Ah, I see. There is, unfortunately, a fundamental problem with that. Each spot is a clickable object with a callback event reporting back who was clicked, and by this virtue returning the frequency as one of it's properties which we can then send a message about.

I think a better thing would be a virtual VFO knob. Like a rotary encoder connected to a USB port.

rolnas commented 1 year ago

Yes, I agree, I have DJ2GO2 midi keyboard with two big rotary encoders. Works OK with quisk (SDR transceiver control software) and others. not1mm could have some plugin architecture to make it work also.

On 2023-07-28 08:10, Michael Bridak wrote:

Ah, I see. There is, unfortunately, a fundamental problem with that. Each spot is a clickable object with a callback event reporting back who was clicked, and by this virtue returning the frequency as one of it's properties which we can then send a message about.

I think a better thing would be a virtual VFO knob. Like a rotary encoder connected to a USB port.

— Reply to this email directly, view it on GitHub https://github.com/mbridak/not1mm/issues/16#issuecomment-1655023993, or unsubscribe https://github.com/notifications/unsubscribe-auth/AGJ4FDOVGP3YY34PQT2KXNDXSNCTVANCNFSM6AAAAAA2QFYSEI. You are receiving this because you authored the thread.Message ID: @.***>

mbridak commented 1 year ago

Don't know if this helps, but this is what I got so far.

Made a branch for this.
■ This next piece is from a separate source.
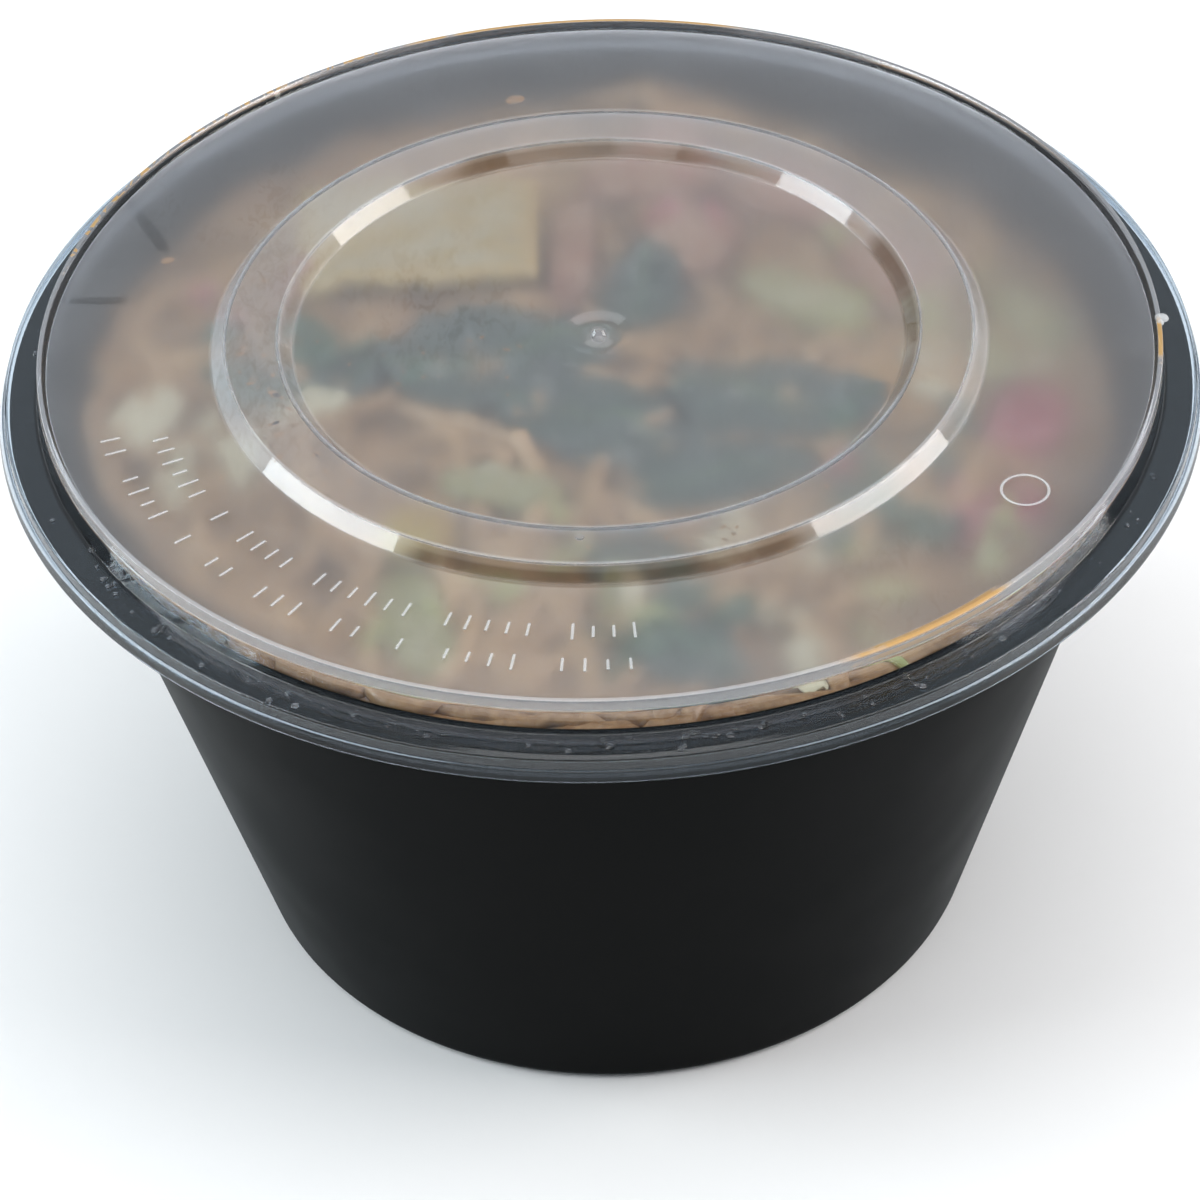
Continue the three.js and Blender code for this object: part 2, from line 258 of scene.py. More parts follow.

Had a raspberry pico and a pretty decent encoder with no detents. Hacked up some firmware for the pico in circuit python. Made a cheesy applet to talk to the pico and the radio, insert magic here.

Still needs a bunch of work, like pulling the pico's serial device from preferences etc. but it's mostly there.

mbridak commented 1 year ago

Okay, Made the VFO app auto detect the USB pico vfo. It's stable enough to merge into main. It works for me so I'm closing this with the merge. The Firmware for the pico can be found in source tree.